One of the great advantages of crayons is that they can be used for many different techniques. This includes frottage, where you take a piece of chalk or graphite/pencil and shade on a piece of paper over something textured/structured. This could be a wooden floor, a leaf or a coin. The impression from whatever you rubbed over will be transferred onto the paper. You'll get the sharpest results using hard crayons.
If you want to work further with this effect by scratching or rubbing at the colours, you need to use soft crayons such as oil pastels or chalk pastels. The soft chalk pastels are very porous and are therefore easily rubbed out in a thin layer with your fingers. Oil pastels have a soft, greasy consistency that can be rubbed together and built up to form a thick layer upon which motifs can be scratched with a pointed object.
With their soft, greasy texture, oil pastels are perfect for using when you want to transfer designs by melting them into place. Method: Draw and paint with oil pastels on paper or sandpaper and place your finished sheet with the motif facing downwards against a flat object such as wood, drawing paper or cardboard. Press onto the motif with a hot iron and the design will be transferred (or typically a mirror image of it). For this technique, it is important to use oil pastels.

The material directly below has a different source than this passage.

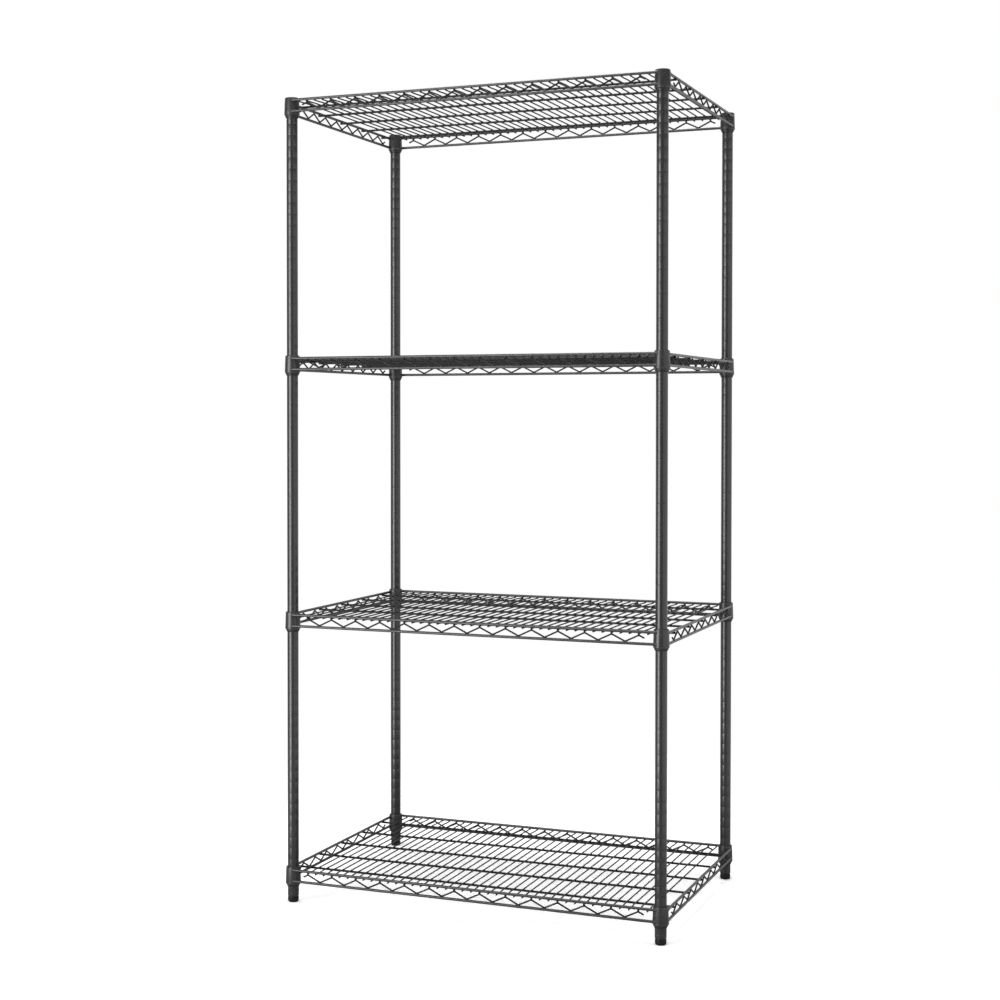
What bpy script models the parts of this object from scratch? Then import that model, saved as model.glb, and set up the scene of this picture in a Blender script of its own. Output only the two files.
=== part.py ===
"""Four-tier wire shelving rack: posts, welded wire shelves, slip sleeves and levelling feet.

Metres, +Z up. The origin is on the floor, in the middle of the four feet.
X runs along the shelves, left to right. Y runs from the front to the back.
"""
import math

import bmesh
import bpy
from mathutils import Matrix, Vector

# ---------------------------------------------------------------- driving dimensions
POST_SPACING_X = 0.870          # post axis to post axis, along the shelf
POST_SPACING_Y = 0.566          # post axis to post axis, front to back
SHELF_COUNT = 4
SHELF_SPACING = 0.5842          # 23 notches of one inch
LOWEST_COLLAR_TOP = 0.081       # top of the bottom shelf's collars above the floor
CLEARANCE = 0.0003              # gap between pieces that touch
ROUND_SIDES = 12                # sides of every turned piece
SHARP_ANGLE = math.radians(40.0)  # edges of turned pieces bent more than this are shaded sharp

POST_RADIUS = 0.0127            # one-inch tube
POST_BORE = 0.0115
POST_BOTTOM = 0.014
POST_SEAM = 0.930               # where the upper half stands on the lower half
POST_TOP = 1.832
SPIGOT_LENGTH = 0.026           # solid coupling of the lower half, inside the upper half
INSERT_HEIGHT = 0.016           # threaded insert that closes the post's lower end

CAP_TOP = 1.835
CAP_PLUG_LENGTH = 0.016
CAP_PLUG_WALL = 0.0015
CAP_CROWN = 0.0025              # width of the cap's sloping edge
CAP_CROWN_DROP = 0.0012

STEM_RADIUS = 0.0040            # M8 screw of the levelling foot
STEM_BOTTOM = 0.0063
STEM_TOP = 0.044
STEM_TIP = 0.0010               # bevel of the screw's tip
FOOT_RADIUS = 0.0125
FOOT_EDGE = 0.0022              # bevel of the foot's lower edge
FOOT_SHOULDER = 0.0010          # bevel of the foot's upper edge

COLLAR_TOP_RADIUS = 0.0164      # the collar and its sleeve widen downward, as a wedge
COLLAR_FOOT_RADIUS = 0.0176
COLLAR_RIM_RADIUS = 0.0163
COLLAR_BODY = 0.0375
COLLAR_HEIGHT = 0.0395
COLLAR_BORE_TOP = 0.0145
COLLAR_BORE_FOOT = 0.0157

SLEEVE_RISE = 0.0010            # the sleeve shows this much above the collar
SLEEVE_HEIGHT = 0.0460
SLEEVE_CHAMFER = 0.0040
SLEEVE_TIP_RADIUS = 0.0137
SLEEVE_SLIT = 0.0016

RAIL_DIAMETER = 0.0062
RAIL_DROP = 0.0060              # top rail's centre below the collar's top
TRUSS_HEIGHT = 0.0250           # top rail's centre to bottom rail's centre
RAIL_OFFSET = 0.0135            # rails run this far outside the line of the post axes
SIDE_RAIL_DROP = 0.0018         # side top rails hang a little under the front top rail
ZIGZAG_DIAMETER = 0.0038
ZIGZAG_PITCH = 0.060
ZIGZAG_PEAK_DROP = 0.0075       # zigzag peak's centre below the top rail's centre
SIDE_PEAK_DROP = 0.0072
ZIGZAG_VALLEY_RISE = 0.0035     # zigzag valley's centre above the bottom rail's centre
FRONT_ZIGZAG_PEAKS = 14
SIDE_ZIGZAG_PITCH = 0.05875     # half the rib pitch, so a valley lies under every rib
SIDE_ZIGZAG_VALLEYS = 9
ZIGZAG_TAIL = 0.012             # free end past the last bend, measured along the rail

CROSS_WIRE_COUNT = 42
CROSS_WIRE_PITCH = 0.020
CROSS_WIRE_DIAMETER = 0.0032
CROSS_WIRE_DROP = 0.0028        # cross wire's centre below the front top rail's centre
RIB_COUNT = 5
RIB_PITCH = 0.1175
RIB_DIAMETER = 0.0050
RIB_DROP = 0.0066
RIB_OVERHANG = 0.0030           # rib end past the side rail's centre

# A square bar of this side has the section area of a round wire of diameter 1.
SQUARE_SIDE = math.sqrt(math.pi) / 2.0
# A four-sided tube of this radius has the section area of a round wire of diameter 1.
DIAMOND_RADIUS = math.sqrt(math.pi / 2.0) / 2.0

# ---------------------------------------------------------------- colours
EPOXY_GREY = (0.060, 0.060, 0.062)
PLASTIC_BLACK = (0.012, 0.012, 0.013)
SCREW_STEEL = (0.45, 0.45, 0.46)


def clear_scene():
    for obj in list(bpy.data.objects):
        bpy.data.objects.remove(obj, do_unlink=True)


def new_collection(name):
    collection = bpy.data.collections.new(name)
    bpy.context.scene.collection.children.link(collection)
    return collection


def make_material(name, colour, roughness, metallic):
    material = bpy.data.materials.new(name)
    material.use_nodes = True
    shader = material.node_tree.nodes["Principled BSDF"]
    shader.inputs["Base Color"].default_value = (*colour, 1.0)
    shader.inputs["Roughness"].default_value = roughness
    shader.inputs["Metallic"].default_value = metallic
    material.diffuse_color = (*colour, 1.0)
    return material


# ---------------------------------------------------------------- mesh builders
def evaluated_mesh(obj, name):
    """Take the finished mesh of an object and remove the object."""
    depsgraph = bpy.context.evaluated_depsgraph_get()
    mesh = bpy.data.meshes.new_from_object(obj.evaluated_get(depsgraph))
    mesh.name = name
    bpy.data.objects.remove(obj, do_unlink=True)
    return mesh


def turned_mesh(name, profile, closed):
    """Turn a profile of (radius, height) points about Z with a Screw modifier."""
    mesh = bpy.data.meshes.new(name + "_profile")
    points = [(radius, 0.0, height) for radius, height in profile]
    edges = [(i, i + 1) for i in range(len(points) - 1)]
    if closed:
        edges.append((len(points) - 1, 0))
    mesh.from_pydata(points, edges, [])
    obj = bpy.data.objects.new(name + "_profile", mesh)
    bpy.context.scene.collection.objects.link(obj)
    screw = obj.modifiers.new("turn", "SCREW")
    screw.steps = ROUND_SIDES
    screw.render_steps = ROUND_SIDES
    screw.use_merge_vertices = True
    screw.merge_threshold = 0.00001
    bpy.context.view_layer.update()
    turned = evaluated_mesh(obj, name)
    turned.shade_smooth()
    turned.set_sharp_from_angle(angle=SHARP_ANGLE)
    return turned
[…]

Water-soluble crayons and coloured pencils can be toned out and blended to make new colours after you have drawn and painted with them (dry on dry). This is done with water and a brush, which is why it is important that you work on watercolour paper rather than ordinary paper, which will curl up when wet. Water-resistant (wax) crayons and coloured pencils, on the other hand, are not affected by water and will not run. If you want to work with masking, it can be a good idea to work with both types, as the water-resistant crayons will stay put and not run into the water-soluble crayons or pencils when you brush them with water.